[Work required]
Quote only the lines from the line containing "cad_parts[node].hide_render = cad_parts[node].hide_viewport" to the line containing "imported = [obj", with both of those lines included, please, exactly as written.

·····

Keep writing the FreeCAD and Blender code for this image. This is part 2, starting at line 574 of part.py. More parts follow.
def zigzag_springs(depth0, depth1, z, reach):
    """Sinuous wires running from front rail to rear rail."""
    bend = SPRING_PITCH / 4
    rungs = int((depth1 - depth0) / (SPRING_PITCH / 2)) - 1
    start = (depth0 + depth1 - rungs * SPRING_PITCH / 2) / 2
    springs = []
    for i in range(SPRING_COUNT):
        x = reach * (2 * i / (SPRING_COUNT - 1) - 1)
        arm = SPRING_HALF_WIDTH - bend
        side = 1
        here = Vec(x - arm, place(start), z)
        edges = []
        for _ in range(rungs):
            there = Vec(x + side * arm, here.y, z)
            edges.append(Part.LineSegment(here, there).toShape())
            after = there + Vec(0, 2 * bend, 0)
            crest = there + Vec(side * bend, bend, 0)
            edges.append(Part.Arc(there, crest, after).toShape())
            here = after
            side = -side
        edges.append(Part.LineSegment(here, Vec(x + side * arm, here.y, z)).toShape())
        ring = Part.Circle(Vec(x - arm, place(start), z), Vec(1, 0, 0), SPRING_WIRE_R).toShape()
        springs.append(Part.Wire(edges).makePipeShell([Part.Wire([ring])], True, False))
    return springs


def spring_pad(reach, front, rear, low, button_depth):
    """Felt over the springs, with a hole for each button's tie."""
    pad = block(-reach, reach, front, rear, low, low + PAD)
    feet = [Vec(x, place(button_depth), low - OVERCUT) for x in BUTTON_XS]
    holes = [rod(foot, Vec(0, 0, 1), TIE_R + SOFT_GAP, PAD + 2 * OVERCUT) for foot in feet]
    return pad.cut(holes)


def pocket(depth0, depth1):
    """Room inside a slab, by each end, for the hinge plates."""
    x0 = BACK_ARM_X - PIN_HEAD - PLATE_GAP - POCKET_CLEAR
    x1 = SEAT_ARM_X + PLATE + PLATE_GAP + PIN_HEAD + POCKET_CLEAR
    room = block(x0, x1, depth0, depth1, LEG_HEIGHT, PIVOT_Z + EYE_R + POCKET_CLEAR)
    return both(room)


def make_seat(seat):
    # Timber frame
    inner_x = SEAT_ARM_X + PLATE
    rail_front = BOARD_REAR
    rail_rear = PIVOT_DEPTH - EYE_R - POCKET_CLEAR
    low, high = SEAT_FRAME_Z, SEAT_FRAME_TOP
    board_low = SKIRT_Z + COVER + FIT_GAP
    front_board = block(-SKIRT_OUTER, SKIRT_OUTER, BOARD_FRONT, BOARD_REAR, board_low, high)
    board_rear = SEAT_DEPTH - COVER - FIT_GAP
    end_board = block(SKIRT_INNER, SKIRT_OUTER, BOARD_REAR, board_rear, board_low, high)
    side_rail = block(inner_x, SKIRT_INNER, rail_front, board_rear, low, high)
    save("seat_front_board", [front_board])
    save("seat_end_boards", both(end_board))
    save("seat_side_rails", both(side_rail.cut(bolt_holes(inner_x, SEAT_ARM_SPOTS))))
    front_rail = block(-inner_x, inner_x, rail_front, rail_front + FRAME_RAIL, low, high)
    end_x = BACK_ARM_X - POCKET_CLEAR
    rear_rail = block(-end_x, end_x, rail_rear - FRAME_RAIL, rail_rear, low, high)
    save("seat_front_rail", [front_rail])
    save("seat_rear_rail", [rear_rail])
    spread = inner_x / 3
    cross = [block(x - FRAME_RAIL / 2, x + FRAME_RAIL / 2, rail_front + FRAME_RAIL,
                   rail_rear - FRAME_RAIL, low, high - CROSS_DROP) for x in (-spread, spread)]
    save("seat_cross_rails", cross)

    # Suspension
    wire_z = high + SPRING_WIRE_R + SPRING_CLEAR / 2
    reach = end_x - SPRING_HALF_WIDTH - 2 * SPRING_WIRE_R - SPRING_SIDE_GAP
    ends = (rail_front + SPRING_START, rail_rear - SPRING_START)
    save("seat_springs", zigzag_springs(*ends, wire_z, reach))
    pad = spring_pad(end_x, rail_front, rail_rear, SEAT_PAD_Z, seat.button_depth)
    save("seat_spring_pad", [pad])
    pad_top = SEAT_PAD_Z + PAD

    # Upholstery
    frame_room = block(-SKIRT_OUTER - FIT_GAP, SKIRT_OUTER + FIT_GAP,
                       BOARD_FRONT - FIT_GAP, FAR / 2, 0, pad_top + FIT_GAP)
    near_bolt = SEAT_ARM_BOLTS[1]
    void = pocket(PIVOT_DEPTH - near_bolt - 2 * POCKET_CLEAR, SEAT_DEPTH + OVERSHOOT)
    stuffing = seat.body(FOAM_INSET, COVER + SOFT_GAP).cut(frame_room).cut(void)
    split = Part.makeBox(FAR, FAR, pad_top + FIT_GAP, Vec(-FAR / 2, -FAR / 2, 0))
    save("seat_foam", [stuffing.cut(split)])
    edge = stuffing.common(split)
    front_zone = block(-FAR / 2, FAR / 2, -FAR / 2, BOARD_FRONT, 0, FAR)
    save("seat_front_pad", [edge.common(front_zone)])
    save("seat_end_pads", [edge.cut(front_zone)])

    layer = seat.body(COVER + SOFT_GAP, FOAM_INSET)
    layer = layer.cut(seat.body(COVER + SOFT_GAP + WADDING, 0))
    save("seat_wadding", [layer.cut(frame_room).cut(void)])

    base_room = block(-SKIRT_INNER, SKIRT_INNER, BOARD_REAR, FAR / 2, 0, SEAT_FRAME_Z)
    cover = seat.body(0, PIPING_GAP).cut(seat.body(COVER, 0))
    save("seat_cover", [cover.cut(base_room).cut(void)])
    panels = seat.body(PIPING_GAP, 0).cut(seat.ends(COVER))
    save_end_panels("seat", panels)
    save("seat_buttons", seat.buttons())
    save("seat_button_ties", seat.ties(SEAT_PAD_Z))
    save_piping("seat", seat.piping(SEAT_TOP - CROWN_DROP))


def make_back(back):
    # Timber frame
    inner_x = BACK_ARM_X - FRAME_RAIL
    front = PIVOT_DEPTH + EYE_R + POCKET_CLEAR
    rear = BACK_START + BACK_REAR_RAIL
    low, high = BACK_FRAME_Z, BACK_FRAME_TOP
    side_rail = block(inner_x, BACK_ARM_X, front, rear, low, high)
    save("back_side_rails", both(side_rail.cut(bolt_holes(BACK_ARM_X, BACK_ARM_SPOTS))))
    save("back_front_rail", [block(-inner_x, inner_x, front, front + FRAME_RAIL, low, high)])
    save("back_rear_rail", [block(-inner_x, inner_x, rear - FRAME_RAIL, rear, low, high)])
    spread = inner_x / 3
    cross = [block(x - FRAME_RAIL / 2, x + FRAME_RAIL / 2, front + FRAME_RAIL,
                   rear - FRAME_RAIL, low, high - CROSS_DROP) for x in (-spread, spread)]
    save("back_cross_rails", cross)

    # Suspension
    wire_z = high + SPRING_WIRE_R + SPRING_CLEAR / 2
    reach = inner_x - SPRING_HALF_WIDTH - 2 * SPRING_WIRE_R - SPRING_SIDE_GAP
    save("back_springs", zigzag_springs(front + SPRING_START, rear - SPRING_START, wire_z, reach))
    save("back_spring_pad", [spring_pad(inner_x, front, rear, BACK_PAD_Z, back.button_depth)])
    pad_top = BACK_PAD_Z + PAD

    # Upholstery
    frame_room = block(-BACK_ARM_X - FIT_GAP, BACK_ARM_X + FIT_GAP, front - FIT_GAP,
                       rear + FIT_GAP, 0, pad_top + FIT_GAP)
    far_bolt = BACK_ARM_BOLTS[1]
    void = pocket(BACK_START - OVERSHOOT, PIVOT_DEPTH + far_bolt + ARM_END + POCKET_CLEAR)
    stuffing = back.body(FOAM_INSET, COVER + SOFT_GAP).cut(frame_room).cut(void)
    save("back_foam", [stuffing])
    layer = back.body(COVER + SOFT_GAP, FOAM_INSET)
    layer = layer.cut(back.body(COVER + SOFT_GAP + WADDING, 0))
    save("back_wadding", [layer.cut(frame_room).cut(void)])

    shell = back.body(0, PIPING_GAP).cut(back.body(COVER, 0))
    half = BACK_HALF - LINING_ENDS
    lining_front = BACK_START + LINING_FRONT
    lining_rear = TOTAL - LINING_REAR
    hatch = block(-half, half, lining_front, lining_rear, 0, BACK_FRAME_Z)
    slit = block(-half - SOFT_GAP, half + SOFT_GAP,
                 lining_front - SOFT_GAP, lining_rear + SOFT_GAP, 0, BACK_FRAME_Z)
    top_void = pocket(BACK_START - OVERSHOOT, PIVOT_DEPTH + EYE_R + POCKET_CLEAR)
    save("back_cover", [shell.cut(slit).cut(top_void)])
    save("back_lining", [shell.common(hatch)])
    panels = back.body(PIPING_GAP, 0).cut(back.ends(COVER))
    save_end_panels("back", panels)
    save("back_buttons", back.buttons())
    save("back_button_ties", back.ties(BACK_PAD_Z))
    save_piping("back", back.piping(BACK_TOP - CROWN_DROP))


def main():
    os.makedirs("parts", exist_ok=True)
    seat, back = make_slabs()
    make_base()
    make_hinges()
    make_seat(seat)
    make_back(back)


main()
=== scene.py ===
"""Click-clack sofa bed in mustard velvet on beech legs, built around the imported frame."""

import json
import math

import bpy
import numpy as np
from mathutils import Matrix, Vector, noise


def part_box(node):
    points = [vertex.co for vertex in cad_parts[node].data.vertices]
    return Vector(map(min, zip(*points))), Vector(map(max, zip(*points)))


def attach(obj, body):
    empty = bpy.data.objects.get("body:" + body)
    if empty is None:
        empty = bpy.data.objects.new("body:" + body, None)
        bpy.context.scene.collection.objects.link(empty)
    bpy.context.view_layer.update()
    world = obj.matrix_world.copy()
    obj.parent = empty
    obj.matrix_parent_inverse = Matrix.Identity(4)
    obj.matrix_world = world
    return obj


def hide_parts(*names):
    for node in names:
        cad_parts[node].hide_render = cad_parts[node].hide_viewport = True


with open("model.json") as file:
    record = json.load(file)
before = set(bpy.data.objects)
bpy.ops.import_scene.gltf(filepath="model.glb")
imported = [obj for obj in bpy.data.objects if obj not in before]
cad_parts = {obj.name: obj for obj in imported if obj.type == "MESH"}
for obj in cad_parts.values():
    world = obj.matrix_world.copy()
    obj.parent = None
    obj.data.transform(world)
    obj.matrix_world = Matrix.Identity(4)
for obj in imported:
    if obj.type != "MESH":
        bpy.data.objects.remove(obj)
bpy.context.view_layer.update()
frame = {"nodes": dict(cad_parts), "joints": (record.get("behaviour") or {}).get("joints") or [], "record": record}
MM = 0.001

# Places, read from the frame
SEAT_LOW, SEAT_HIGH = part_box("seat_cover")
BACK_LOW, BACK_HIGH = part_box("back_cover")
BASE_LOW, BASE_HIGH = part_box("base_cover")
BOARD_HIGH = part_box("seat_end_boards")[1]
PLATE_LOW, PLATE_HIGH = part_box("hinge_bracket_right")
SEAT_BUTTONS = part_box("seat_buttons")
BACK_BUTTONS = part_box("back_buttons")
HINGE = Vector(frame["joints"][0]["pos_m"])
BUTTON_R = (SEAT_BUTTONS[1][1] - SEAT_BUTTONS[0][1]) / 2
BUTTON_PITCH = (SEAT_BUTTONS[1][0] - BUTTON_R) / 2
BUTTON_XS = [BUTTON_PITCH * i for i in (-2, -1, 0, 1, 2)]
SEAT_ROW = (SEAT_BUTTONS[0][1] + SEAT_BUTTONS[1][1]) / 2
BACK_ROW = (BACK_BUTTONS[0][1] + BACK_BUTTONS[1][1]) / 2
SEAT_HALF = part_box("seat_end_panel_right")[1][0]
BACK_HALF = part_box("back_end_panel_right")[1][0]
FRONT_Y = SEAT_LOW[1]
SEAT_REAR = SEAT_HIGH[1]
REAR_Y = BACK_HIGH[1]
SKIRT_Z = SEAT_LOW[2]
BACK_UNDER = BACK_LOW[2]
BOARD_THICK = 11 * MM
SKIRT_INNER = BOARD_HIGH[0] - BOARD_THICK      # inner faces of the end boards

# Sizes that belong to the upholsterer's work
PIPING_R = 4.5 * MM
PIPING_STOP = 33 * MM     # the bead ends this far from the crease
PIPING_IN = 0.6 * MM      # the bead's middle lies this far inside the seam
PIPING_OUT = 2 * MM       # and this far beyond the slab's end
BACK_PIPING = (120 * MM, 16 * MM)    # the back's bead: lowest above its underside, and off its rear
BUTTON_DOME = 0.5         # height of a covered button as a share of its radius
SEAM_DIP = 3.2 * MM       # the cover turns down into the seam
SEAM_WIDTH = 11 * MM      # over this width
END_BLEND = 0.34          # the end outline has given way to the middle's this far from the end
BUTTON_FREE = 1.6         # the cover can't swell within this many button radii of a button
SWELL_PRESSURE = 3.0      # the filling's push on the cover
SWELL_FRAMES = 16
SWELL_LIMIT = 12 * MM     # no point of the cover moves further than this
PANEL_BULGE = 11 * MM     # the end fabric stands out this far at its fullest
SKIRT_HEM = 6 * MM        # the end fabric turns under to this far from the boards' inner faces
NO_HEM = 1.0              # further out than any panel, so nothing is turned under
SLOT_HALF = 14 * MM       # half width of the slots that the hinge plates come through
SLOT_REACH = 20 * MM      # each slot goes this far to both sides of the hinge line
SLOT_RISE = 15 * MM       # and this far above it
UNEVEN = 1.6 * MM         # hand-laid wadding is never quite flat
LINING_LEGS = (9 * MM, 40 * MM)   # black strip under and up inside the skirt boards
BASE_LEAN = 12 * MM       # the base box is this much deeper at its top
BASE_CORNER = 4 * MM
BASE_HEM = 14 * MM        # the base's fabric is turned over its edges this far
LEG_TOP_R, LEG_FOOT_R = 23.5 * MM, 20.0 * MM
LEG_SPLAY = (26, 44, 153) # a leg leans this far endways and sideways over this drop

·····

[Result of this task]
        cad_parts[node].hide_render = cad_parts[node].hide_viewport = True


with open("model.json") as file:
    record = json.load(file)
before = set(bpy.data.objects)
bpy.ops.import_scene.gltf(filepath="model.glb")
imported = [obj for obj in bpy.data.objects if obj not in before]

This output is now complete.